Learning these things has helped me to reflect on and understand my thoughts and actions much more intimately. For example, I now know that my drive to be an entertainer comes from a desire to distract people from their issues in life and replace those issues with positive thoughts and experiences. And I know that my interest in listening to people talk about their issues comes from a desire to help them better understand what is happening to them, why they feel the way they do and how they can improve the situation. I also know that my motivation to go out and explore the world comes from my desire to understand other people and cultures. But leaving the comfort of your own home can be daunting, and I would have never had the courage without the inspiration and encouragement to be a self-starter that dad gave me while I was growing up. What’s more interesting than understanding these thoughts and actions at the level I now do is the discovery that they are part of a larger effort that has driven me all of my life.

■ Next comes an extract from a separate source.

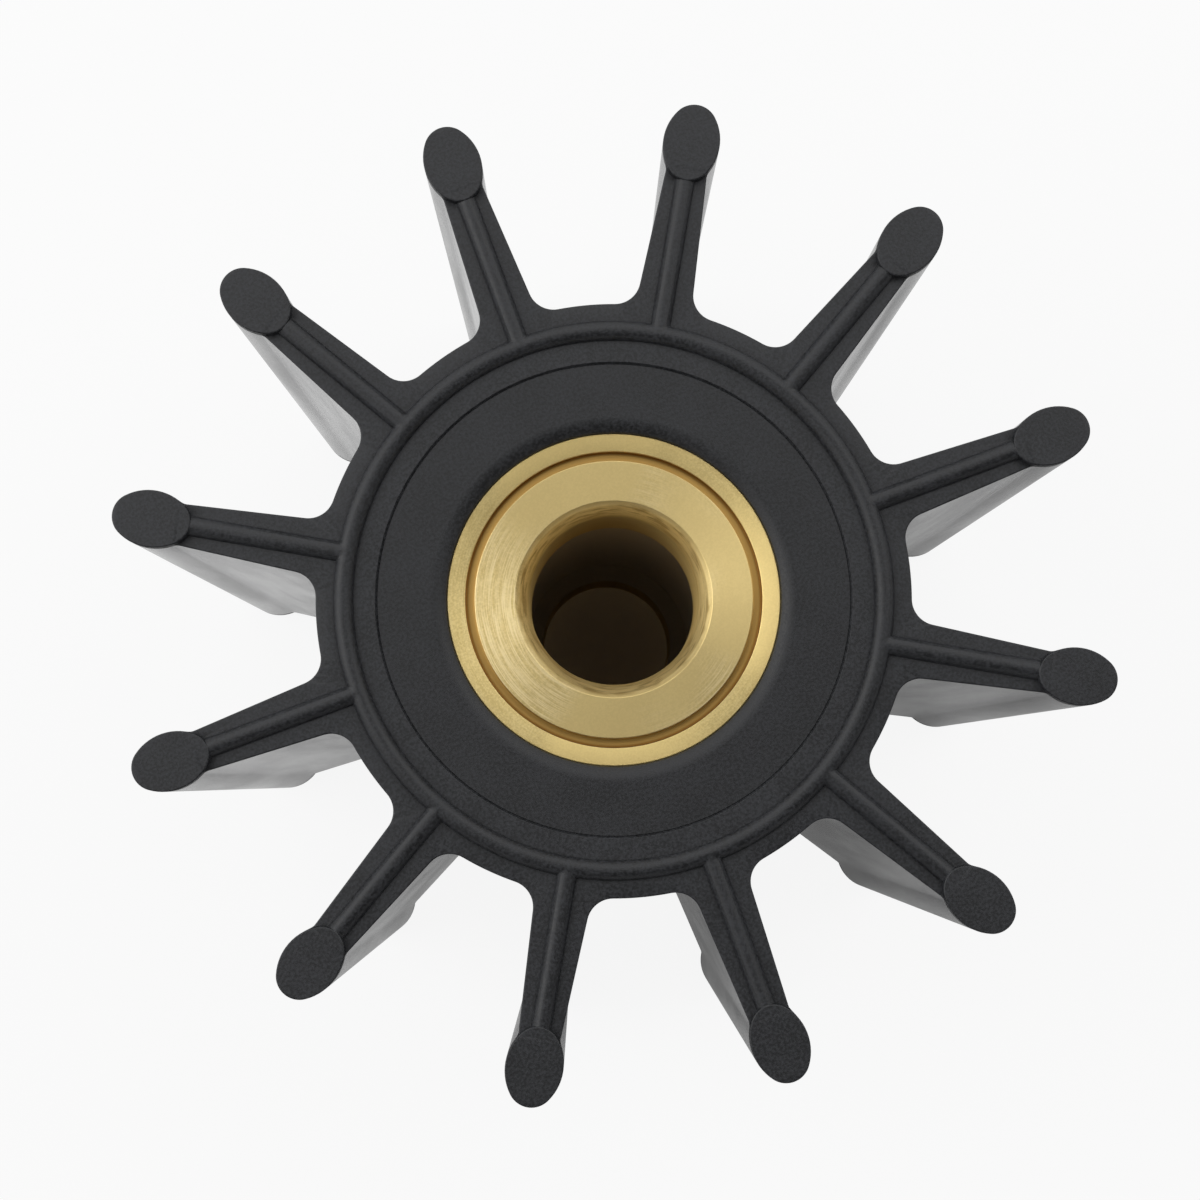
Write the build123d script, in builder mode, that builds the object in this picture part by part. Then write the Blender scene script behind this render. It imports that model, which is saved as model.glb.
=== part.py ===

The more I consider my thoughts and actions and how they fit together, the more I realize that so much of what I do is related to creating communities everywhere I go. And the most intimate and powerful of those communities are actually families of mine. This might be with the hundreds of people I’ve met in London over the 14 months I’ve been here, or it could be just at the dining table when eight loosely connected people come together for a 3 hour dinner. To me, the amazing thing about communities is that they are a social construct naturally formed because of what they inherently provide for their members. And what they provide is exactly the two things that I discovered to be important to me in life: support for emotional suffering and a platform for discovery and growth. I only just made this connection in recent weeks, but when I realized how I learned this lesson, I literally became so overwhelmed with excitement, pride, guilt and a terrible sadness that I cried for almost an hour as I tried to write about it. Much of that writing is coming through in this entry.

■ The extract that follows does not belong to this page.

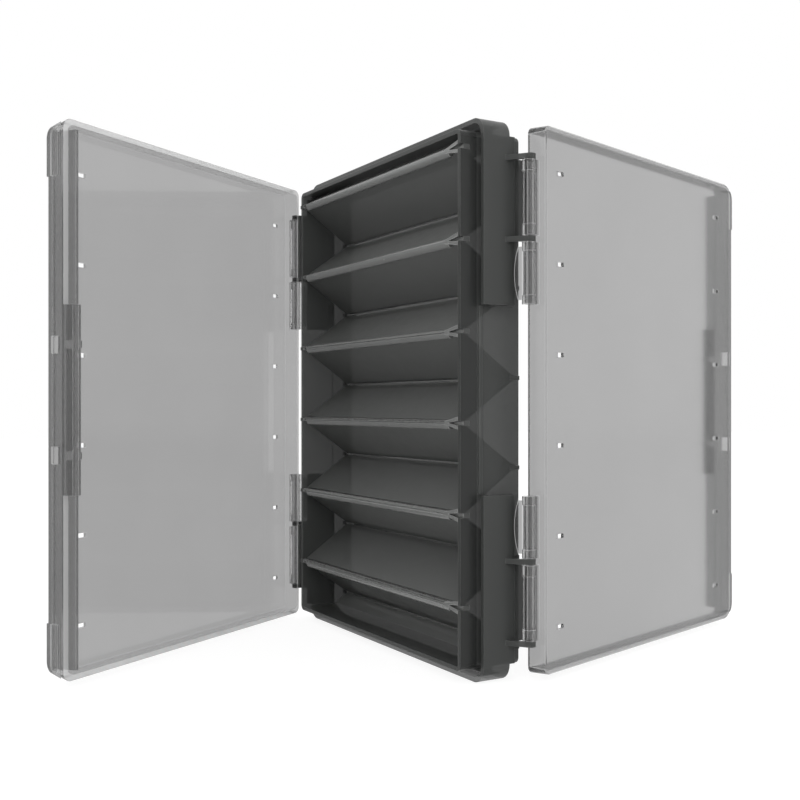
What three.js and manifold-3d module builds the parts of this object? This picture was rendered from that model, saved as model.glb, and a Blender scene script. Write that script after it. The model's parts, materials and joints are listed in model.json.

To explain further, my excitement came from the fact that this is a lesson I’ve been learning since the day I was born. Mom, Dad, Jo, Mike, Grandma, Grampy, Teta, Jido, Charles, Jill, Yasmin, Xan, all my aunts, uncles and cousins and now Kimberly have been teaching me this throughout my life. What an amazing feeling it is to know you’ve been struggling to understand something for so long, and then one day it hits you.

The pride comes from realizing that such a powerful lesson, probably the most important lesson I have learned in life, the thing that inspires almost everything I do, has come from MY family. Not from any inspired professor or company leader or anyone famous like that, but from my family. And the fact that I refer to the most intimate and powerful communities as “families” tells me how amazing the family is who I group up with.

My guilt comes from things I’ve done, said or thought about my family over the years that might have implied or represented the family as something less than I now know it to be. I’m sure that the naiveté of my youth got the best of me at times, and while I know that some things were necessary for my personal exploration and growth, I feel guilty that they came about at all. The good news is that, at this point, after all my explorations, I’ve come around to a self-discovered feeling of pride and love for you all.

The sadness is an interesting one. I’m sad because the thing I want most to avoid, emotional suffering, is the thing I created by leaving New Orleans and then by leaving San Francisco. And I’ve created this suffering for the people I love the most and the people who’ve taught me the importance of family, i.e. my families in those cities. Sadly, I’ll have to do it again if I leave London because I’m creating a wonderful family here as well. What’s interesting about the sadness is that it forced me to think about nature of families and communities and discover how they function as an almost perfect system. They provide inspiration to explore new things, which in turn can potentially create suffering (like when I left home), but then they also provide the support you need to deal with that suffering. They provide a platform for growth and change, but also for safety and security. So in a convoluted way, my sadness has actually been the best emotion because now it’s made me think deeply about the nature of communities and how they work, and I expect that this will be crucial to my further research into the subject.